▸ Task details
Repeat the whole listing exactly as written.

▸ Dataset extract

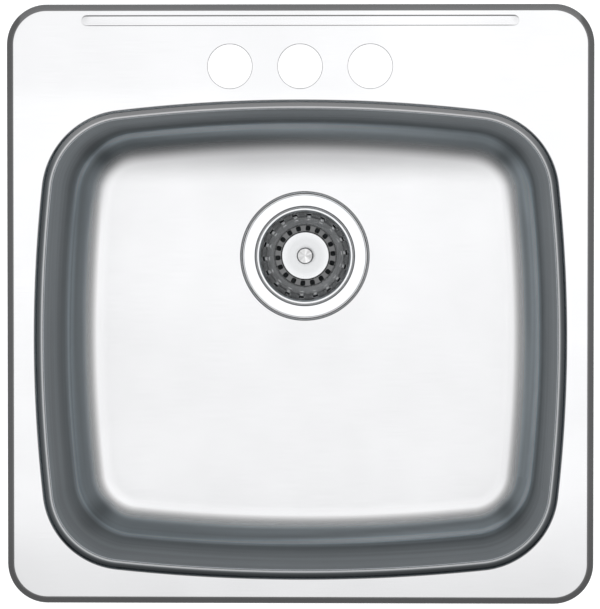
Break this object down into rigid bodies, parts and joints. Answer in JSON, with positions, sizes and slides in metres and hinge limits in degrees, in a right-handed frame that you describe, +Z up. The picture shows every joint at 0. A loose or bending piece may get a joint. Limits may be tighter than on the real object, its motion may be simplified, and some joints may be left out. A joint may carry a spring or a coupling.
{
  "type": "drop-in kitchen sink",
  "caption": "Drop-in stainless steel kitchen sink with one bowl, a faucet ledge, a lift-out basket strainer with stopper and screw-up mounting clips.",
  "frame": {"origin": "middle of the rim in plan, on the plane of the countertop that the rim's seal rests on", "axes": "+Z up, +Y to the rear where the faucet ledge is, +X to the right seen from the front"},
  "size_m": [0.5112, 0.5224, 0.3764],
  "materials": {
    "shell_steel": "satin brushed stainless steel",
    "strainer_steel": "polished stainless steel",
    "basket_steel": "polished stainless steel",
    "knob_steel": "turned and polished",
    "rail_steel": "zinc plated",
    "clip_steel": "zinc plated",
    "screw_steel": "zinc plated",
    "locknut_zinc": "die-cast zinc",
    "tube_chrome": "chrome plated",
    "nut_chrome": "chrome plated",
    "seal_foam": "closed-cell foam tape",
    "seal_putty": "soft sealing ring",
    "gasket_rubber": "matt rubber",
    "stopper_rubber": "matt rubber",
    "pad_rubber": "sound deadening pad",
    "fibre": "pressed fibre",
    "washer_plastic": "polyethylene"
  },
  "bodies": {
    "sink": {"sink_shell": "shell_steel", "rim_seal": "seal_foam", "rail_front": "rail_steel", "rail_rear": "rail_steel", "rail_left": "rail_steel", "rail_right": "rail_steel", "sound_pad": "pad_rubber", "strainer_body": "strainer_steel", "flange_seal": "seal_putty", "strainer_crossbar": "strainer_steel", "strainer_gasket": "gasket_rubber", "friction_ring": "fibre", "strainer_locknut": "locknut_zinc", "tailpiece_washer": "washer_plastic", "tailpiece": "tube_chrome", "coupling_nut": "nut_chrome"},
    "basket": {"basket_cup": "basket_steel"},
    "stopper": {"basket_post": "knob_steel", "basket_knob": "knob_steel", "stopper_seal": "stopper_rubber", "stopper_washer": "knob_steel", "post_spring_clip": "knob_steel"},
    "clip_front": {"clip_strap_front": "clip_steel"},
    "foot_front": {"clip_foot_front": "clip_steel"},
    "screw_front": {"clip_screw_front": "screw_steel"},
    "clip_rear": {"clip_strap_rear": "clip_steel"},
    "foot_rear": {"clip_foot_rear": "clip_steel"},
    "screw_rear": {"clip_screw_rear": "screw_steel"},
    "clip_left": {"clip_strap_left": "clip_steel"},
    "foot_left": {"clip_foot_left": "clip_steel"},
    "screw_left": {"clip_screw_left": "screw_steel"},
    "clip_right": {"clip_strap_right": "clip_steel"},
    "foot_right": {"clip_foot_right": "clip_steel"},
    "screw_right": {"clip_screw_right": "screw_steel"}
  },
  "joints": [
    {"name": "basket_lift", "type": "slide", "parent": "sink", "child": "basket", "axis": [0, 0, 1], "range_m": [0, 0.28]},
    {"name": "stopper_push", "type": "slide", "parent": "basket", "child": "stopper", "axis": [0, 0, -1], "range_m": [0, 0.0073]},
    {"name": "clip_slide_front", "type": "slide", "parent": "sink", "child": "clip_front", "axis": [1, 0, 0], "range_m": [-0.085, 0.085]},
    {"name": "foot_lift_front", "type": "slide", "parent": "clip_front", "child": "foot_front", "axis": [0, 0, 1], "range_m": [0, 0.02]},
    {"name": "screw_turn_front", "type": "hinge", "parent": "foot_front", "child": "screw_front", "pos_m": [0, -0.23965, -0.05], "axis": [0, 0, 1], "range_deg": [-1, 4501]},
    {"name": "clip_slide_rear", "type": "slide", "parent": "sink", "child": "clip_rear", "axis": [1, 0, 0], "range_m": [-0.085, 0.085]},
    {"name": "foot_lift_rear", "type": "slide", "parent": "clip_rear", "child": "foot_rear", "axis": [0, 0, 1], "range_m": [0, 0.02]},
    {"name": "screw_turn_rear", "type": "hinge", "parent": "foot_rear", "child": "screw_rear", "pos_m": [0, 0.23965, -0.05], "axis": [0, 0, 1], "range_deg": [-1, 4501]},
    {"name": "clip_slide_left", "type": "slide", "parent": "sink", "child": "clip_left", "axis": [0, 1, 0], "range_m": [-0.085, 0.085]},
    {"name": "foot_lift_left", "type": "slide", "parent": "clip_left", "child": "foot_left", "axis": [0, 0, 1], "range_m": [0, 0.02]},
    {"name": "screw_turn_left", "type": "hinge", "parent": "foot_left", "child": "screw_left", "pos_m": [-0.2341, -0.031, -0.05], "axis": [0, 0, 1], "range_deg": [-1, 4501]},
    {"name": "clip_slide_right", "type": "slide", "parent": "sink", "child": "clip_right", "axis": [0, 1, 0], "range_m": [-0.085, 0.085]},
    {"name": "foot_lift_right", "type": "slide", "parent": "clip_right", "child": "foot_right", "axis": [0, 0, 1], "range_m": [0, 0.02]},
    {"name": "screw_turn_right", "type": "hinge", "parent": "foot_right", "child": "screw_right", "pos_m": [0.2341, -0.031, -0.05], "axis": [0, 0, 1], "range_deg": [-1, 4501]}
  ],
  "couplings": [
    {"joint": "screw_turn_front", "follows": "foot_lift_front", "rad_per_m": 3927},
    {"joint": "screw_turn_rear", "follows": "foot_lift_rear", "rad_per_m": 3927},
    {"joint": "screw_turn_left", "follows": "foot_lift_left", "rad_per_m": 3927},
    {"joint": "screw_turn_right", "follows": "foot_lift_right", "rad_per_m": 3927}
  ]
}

▸ Response to this task
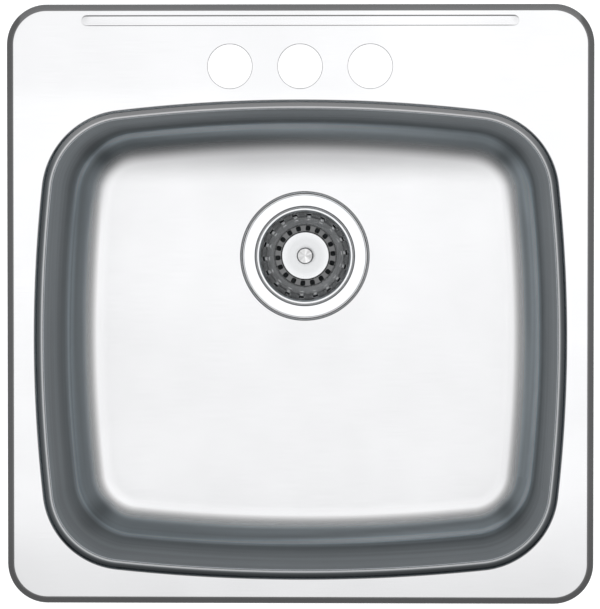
Break this object down into rigid bodies, parts and joints. Answer in JSON, with positions, sizes and slides in metres and hinge limits in degrees, in a right-handed frame that you describe, +Z up. The picture shows every joint at 0. A loose or bending piece may get a joint. Limits may be tighter than on the real object, its motion may be simplified, and some joints may be left out. A joint may carry a spring or a coupling.
{
  "type": "drop-in kitchen sink",
  "caption": "Drop-in stainless steel kitchen sink with one bowl, a faucet ledge, a lift-out basket strainer with stopper and screw-up mounting clips.",
  "frame": {"origin": "middle of the rim in plan, on the plane of the countertop that the rim's seal rests on", "axes": "+Z up, +Y to the rear where the faucet ledge is, +X to the right seen from the front"},
  "size_m": [0.5112, 0.5224, 0.3764],
  "materials": {
    "shell_steel": "satin brushed stainless steel",
    "strainer_steel": "polished stainless steel",
    "basket_steel": "polished stainless steel",
    "knob_steel": "turned and polished",
    "rail_steel": "zinc plated",
    "clip_steel": "zinc plated",
    "screw_steel": "zinc plated",
    "locknut_zinc": "die-cast zinc",
    "tube_chrome": "chrome plated",
    "nut_chrome": "chrome plated",
    "seal_foam": "closed-cell foam tape",
    "seal_putty": "soft sealing ring",
    "gasket_rubber": "matt rubber",
    "stopper_rubber": "matt rubber",
    "pad_rubber": "sound deadening pad",
    "fibre": "pressed fibre",
    "washer_plastic": "polyethylene"
  },
  "bodies": {
    "sink": {"sink_shell": "shell_steel", "rim_seal": "seal_foam", "rail_front": "rail_steel", "rail_rear": "rail_steel", "rail_left": "rail_steel", "rail_right": "rail_steel", "sound_pad": "pad_rubber", "strainer_body": "strainer_steel", "flange_seal": "seal_putty", "strainer_crossbar": "strainer_steel", "strainer_gasket": "gasket_rubber", "friction_ring": "fibre", "strainer_locknut": "locknut_zinc", "tailpiece_washer": "washer_plastic", "tailpiece": "tube_chrome", "coupling_nut": "nut_chrome"},
    "basket": {"basket_cup": "basket_steel"},
    "stopper": {"basket_post": "knob_steel", "basket_knob": "knob_steel", "stopper_seal": "stopper_rubber", "stopper_washer": "knob_steel", "post_spring_clip": "knob_steel"},
    "clip_front": {"clip_strap_front": "clip_steel"},
    "foot_front": {"clip_foot_front": "clip_steel"},
    "screw_front": {"clip_screw_front": "screw_steel"},
    "clip_rear": {"clip_strap_rear": "clip_steel"},
    "foot_rear": {"clip_foot_rear": "clip_steel"},
    "screw_rear": {"clip_screw_rear": "screw_steel"},
    "clip_left": {"clip_strap_left": "clip_steel"},
    "foot_left": {"clip_foot_left": "clip_steel"},
    "screw_left": {"clip_screw_left": "screw_steel"},
    "clip_right": {"clip_strap_right": "clip_steel"},
    "foot_right": {"clip_foot_right": "clip_steel"},
    "screw_right": {"clip_screw_right": "screw_steel"}
  },
  "joints": [
    {"name": "basket_lift", "type": "slide", "parent": "sink", "child": "basket", "axis": [0, 0, 1], "range_m": [0, 0.28]},
    {"name": "stopper_push", "type": "slide", "parent": "basket", "child": "stopper", "axis": [0, 0, -1], "range_m": [0, 0.0073]},
    {"name": "clip_slide_front", "type": "slide", "parent": "sink", "child": "clip_front", "axis": [1, 0, 0], "range_m": [-0.085, 0.085]},
    {"name": "foot_lift_front", "type": "slide", "parent": "clip_front", "child": "foot_front", "axis": [0, 0, 1], "range_m": [0, 0.02]},
    {"name": "screw_turn_front", "type": "hinge", "parent": "foot_front", "child": "screw_front", "pos_m": [0, -0.23965, -0.05], "axis": [0, 0, 1], "range_deg": [-1, 4501]},
    {"name": "clip_slide_rear", "type": "slide", "parent": "sink", "child": "clip_rear", "axis": [1, 0, 0], "range_m": [-0.085, 0.085]},
    {"name": "foot_lift_rear", "type": "slide", "parent": "clip_rear", "child": "foot_rear", "axis": [0, 0, 1], "range_m": [0, 0.02]},
    {"name": "screw_turn_rear", "type": "hinge", "parent": "foot_rear", "child": "screw_rear", "pos_m": [0, 0.23965, -0.05], "axis": [0, 0, 1], "range_deg": [-1, 4501]},
    {"name": "clip_slide_left", "type": "slide", "parent": "sink", "child": "clip_left", "axis": [0, 1, 0], "range_m": [-0.085, 0.085]},
    {"name": "foot_lift_left", "type": "slide", "parent": "clip_left", "child": "foot_left", "axis": [0, 0, 1], "range_m": [0, 0.02]},
    {"name": "screw_turn_left", "type": "hinge", "parent": "foot_left", "child": "screw_left", "pos_m": [-0.2341, -0.031, -0.05], "axis": [0, 0, 1], "range_deg": [-1, 4501]},
    {"name": "clip_slide_right", "type": "slide", "parent": "sink", "child": "clip_right", "axis": [0, 1, 0], "range_m": [-0.085, 0.085]},
    {"name": "foot_lift_right", "type": "slide", "parent": "clip_right", "child": "foot_right", "axis": [0, 0, 1], "range_m": [0, 0.02]},
    {"name": "screw_turn_right", "type": "hinge", "parent": "foot_right", "child": "screw_right", "pos_m": [0.2341, -0.031, -0.05], "axis": [0, 0, 1], "range_deg": [-1, 4501]}
  ],
  "couplings": [
    {"joint": "screw_turn_front", "follows": "foot_lift_front", "rad_per_m": 3927},
    {"joint": "screw_turn_rear", "follows": "foot_lift_rear", "rad_per_m": 3927},
    {"joint": "screw_turn_left", "follows": "foot_lift_left", "rad_per_m": 3927},
    {"joint": "screw_turn_right", "follows": "foot_lift_right", "rad_per_m": 3927}
  ]
}